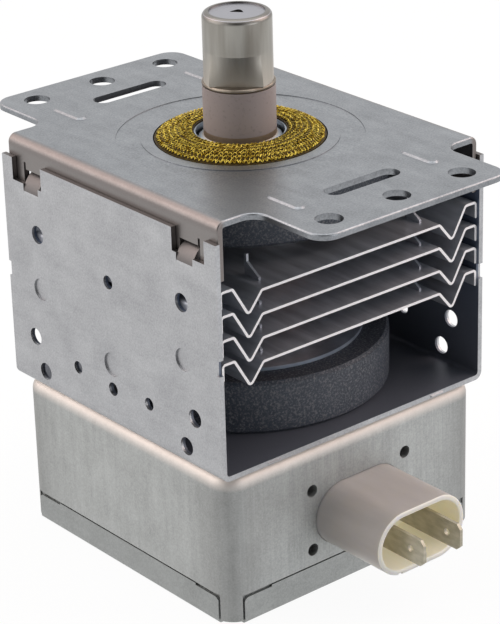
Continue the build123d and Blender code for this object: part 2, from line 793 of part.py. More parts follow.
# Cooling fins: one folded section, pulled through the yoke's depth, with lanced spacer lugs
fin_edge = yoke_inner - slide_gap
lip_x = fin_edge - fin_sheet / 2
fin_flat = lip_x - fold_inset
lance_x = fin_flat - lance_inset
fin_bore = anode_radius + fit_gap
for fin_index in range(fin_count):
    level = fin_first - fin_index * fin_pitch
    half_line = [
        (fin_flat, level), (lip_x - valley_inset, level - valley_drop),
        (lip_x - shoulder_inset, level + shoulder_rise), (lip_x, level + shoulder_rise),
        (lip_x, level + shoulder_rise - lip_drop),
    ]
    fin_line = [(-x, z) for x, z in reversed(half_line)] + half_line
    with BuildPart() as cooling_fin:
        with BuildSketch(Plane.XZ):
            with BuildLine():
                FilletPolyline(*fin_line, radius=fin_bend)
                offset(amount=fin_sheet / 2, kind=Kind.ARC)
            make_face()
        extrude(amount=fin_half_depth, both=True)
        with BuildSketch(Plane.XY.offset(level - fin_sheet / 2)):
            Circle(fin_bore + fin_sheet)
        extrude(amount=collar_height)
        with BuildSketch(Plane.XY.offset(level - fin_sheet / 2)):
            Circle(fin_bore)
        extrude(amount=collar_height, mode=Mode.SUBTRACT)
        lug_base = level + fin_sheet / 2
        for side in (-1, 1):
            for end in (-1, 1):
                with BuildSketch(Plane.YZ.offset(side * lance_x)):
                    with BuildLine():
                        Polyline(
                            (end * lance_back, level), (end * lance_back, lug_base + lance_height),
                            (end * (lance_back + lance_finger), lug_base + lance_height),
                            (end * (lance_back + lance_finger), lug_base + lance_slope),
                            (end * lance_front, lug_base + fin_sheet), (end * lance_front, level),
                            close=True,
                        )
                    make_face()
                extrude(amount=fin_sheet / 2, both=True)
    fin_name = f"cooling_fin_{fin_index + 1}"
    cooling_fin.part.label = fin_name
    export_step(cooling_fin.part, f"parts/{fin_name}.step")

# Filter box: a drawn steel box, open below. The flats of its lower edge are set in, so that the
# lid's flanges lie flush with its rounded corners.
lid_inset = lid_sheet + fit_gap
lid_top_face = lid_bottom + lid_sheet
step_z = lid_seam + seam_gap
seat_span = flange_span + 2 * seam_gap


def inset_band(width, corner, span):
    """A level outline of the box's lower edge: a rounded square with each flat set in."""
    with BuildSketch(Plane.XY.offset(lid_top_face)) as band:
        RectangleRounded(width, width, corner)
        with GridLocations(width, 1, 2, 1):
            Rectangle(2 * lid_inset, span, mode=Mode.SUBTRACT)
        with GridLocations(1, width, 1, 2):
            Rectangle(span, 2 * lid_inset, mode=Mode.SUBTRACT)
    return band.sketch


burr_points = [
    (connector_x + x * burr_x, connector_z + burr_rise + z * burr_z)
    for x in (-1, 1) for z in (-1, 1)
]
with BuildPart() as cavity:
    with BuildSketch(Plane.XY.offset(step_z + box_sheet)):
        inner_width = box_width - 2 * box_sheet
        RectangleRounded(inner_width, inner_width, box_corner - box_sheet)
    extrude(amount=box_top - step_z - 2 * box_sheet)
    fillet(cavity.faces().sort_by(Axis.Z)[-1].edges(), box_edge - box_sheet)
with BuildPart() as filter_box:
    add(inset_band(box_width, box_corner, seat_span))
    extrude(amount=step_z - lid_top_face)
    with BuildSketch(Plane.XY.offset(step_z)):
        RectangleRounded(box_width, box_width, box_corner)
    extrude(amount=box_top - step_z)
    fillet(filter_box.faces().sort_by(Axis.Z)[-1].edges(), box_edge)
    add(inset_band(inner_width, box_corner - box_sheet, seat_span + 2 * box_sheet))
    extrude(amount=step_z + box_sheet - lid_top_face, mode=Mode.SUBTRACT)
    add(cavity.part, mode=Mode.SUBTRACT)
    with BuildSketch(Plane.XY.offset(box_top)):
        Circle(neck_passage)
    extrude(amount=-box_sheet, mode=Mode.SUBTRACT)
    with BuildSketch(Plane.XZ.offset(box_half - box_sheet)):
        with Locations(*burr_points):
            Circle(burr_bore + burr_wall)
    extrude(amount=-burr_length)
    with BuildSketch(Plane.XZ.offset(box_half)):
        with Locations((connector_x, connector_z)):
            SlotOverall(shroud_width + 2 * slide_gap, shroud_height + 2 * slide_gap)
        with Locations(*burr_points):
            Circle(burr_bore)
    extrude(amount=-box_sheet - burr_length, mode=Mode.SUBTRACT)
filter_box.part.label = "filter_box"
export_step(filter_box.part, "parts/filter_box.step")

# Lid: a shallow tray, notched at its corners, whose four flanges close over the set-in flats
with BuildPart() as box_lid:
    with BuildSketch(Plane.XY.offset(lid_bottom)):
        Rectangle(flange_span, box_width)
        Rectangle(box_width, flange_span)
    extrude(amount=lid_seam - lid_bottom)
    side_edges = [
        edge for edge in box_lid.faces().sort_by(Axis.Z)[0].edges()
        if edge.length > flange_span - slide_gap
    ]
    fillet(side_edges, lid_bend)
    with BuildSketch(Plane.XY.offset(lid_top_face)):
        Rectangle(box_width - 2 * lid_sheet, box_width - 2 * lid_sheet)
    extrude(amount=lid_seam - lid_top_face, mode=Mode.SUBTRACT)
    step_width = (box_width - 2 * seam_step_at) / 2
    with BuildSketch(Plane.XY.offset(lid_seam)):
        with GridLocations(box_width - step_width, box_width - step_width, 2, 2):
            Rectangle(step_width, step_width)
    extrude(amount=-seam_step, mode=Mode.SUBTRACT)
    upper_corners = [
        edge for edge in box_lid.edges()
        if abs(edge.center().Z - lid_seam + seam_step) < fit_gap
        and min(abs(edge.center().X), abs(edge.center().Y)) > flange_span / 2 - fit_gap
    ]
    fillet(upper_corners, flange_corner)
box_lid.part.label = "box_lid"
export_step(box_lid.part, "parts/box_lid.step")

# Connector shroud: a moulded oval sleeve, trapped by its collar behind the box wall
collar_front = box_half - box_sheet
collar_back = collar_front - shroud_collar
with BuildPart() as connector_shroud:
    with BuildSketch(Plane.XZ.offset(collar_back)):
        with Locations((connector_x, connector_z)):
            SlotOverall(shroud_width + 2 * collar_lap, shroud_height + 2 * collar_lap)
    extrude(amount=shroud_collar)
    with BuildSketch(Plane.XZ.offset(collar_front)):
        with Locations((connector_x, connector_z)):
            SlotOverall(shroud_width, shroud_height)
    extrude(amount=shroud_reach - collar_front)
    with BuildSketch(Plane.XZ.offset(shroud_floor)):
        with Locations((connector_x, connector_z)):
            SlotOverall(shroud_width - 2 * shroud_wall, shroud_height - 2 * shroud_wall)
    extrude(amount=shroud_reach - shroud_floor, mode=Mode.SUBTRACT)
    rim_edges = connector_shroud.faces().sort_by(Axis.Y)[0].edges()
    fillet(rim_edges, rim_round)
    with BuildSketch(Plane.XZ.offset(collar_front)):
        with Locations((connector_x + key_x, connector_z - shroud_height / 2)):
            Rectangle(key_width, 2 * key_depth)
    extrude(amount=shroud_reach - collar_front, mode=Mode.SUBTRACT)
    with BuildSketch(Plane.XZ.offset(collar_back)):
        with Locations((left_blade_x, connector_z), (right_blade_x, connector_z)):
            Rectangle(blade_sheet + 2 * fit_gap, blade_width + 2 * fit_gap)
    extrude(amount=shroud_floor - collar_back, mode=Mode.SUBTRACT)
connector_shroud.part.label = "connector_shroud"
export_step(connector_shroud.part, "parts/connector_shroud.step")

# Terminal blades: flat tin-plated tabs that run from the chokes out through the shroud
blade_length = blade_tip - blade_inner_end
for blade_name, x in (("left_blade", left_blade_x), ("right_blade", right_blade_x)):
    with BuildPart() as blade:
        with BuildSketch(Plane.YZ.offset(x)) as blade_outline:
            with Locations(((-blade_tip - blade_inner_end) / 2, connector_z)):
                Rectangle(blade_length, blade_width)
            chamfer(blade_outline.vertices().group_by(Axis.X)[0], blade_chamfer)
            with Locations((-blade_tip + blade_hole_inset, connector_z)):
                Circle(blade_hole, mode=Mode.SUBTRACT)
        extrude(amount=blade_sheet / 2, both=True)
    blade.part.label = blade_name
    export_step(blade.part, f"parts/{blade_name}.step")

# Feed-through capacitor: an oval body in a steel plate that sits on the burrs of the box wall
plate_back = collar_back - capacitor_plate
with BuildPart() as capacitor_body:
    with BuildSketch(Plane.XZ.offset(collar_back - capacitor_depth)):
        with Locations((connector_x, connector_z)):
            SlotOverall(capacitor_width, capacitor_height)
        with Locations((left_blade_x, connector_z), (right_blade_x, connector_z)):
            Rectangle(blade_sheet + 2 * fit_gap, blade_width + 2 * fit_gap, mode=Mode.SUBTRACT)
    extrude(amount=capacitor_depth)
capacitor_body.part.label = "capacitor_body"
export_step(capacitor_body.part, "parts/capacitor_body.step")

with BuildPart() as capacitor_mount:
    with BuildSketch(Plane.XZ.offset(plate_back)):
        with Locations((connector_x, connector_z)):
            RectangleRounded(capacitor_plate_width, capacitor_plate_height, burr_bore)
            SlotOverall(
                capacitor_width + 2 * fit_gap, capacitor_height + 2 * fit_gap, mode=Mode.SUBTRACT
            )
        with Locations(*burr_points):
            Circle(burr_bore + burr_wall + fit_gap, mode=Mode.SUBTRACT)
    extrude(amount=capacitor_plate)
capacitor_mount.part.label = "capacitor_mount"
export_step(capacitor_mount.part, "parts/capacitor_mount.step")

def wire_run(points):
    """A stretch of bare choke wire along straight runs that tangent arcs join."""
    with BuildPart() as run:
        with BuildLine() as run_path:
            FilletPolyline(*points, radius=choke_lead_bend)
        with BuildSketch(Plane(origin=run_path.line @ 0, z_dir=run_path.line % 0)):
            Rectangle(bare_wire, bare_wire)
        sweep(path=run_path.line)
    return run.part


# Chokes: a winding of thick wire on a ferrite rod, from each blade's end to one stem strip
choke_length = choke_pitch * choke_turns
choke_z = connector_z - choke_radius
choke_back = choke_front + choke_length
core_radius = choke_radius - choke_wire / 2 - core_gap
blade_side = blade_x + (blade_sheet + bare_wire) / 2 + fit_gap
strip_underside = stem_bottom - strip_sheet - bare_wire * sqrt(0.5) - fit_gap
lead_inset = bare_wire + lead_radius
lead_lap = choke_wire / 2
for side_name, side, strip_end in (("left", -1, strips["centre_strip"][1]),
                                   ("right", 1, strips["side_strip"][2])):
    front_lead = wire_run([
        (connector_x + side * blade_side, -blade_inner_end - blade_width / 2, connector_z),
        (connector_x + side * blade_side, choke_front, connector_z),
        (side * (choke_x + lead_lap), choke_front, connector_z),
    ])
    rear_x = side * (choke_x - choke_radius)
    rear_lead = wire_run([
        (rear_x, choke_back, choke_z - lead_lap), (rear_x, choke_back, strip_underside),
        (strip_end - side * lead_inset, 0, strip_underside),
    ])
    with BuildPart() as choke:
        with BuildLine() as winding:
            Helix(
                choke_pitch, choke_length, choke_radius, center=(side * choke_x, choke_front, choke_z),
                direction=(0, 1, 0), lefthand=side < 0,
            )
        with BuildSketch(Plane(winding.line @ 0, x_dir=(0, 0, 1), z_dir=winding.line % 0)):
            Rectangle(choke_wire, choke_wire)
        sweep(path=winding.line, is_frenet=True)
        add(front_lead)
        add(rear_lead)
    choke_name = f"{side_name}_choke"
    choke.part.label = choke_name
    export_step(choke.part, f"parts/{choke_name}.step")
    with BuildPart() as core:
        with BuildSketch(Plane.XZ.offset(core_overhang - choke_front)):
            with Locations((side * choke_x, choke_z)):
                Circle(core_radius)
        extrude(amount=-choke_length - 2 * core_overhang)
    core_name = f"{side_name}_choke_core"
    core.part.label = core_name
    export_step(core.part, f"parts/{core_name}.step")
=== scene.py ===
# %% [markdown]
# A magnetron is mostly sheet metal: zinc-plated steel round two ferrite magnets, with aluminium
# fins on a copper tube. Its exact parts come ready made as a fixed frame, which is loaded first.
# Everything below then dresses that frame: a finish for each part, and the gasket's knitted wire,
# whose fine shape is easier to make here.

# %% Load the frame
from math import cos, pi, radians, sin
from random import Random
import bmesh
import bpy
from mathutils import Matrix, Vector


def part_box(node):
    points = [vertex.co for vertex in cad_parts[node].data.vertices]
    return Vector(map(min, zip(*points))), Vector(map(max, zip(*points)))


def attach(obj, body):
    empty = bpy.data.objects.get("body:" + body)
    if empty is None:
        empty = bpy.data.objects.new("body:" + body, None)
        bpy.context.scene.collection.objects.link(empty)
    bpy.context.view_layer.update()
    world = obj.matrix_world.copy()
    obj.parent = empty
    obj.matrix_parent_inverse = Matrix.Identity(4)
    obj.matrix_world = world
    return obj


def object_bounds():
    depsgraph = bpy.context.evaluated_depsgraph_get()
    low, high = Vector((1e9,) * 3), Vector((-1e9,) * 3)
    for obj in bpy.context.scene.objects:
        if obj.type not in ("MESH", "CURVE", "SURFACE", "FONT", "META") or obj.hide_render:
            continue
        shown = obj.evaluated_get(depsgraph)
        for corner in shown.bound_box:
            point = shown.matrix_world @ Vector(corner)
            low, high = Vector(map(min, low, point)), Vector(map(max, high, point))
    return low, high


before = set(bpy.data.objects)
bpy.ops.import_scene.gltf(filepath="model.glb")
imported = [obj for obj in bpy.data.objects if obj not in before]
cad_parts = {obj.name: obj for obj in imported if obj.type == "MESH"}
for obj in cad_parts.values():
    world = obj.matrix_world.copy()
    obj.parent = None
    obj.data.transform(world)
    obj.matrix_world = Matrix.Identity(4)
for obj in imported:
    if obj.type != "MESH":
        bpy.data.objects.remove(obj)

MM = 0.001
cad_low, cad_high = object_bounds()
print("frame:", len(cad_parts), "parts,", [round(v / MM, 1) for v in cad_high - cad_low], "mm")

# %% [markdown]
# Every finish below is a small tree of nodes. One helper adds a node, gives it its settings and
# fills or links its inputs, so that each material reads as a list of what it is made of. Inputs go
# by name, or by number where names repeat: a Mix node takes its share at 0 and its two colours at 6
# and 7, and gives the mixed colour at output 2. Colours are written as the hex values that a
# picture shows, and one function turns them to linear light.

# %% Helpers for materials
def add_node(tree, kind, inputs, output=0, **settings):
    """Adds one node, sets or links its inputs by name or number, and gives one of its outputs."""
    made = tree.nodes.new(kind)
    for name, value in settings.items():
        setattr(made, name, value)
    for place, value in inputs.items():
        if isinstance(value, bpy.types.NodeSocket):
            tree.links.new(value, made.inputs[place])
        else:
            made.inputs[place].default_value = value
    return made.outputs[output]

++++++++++

- [TASK TO COMPLETE] Out of the data above, set down the lines from the one with "extrude(amount=-choke_length - 2" to the one with "imported = [obj", both included, exactly as written and with no additions.

- [RESPONSE FOR THIS EXERCISE]
        extrude(amount=-choke_length - 2 * core_overhang)
    core_name = f"{side_name}_choke_core"
    core.part.label = core_name
    export_step(core.part, f"parts/{core_name}.step")
=== scene.py ===
# %% [markdown]
# A magnetron is mostly sheet metal: zinc-plated steel round two ferrite magnets, with aluminium
# fins on a copper tube. Its exact parts come ready made as a fixed frame, which is loaded first.
# Everything below then dresses that frame: a finish for each part, and the gasket's knitted wire,
# whose fine shape is easier to make here.

# %% Load the frame
from math import cos, pi, radians, sin
from random import Random
import bmesh
import bpy
from mathutils import Matrix, Vector


def part_box(node):
    points = [vertex.co for vertex in cad_parts[node].data.vertices]
    return Vector(map(min, zip(*points))), Vector(map(max, zip(*points)))


def attach(obj, body):
    empty = bpy.data.objects.get("body:" + body)
    if empty is None:
        empty = bpy.data.objects.new("body:" + body, None)
        bpy.context.scene.collection.objects.link(empty)
    bpy.context.view_layer.update()
    world = obj.matrix_world.copy()
    obj.parent = empty
    obj.matrix_parent_inverse = Matrix.Identity(4)
    obj.matrix_world = world
    return obj


def object_bounds():
    depsgraph = bpy.context.evaluated_depsgraph_get()
    low, high = Vector((1e9,) * 3), Vector((-1e9,) * 3)
    for obj in bpy.context.scene.objects:
        if obj.type not in ("MESH", "CURVE", "SURFACE", "FONT", "META") or obj.hide_render:
            continue
        shown = obj.evaluated_get(depsgraph)
        for corner in shown.bound_box:
            point = shown.matrix_world @ Vector(corner)
            low, high = Vector(map(min, low, point)), Vector(map(max, high, point))
    return low, high


before = set(bpy.data.objects)
bpy.ops.import_scene.gltf(filepath="model.glb")
imported = [obj for obj in bpy.data.objects if obj not in before]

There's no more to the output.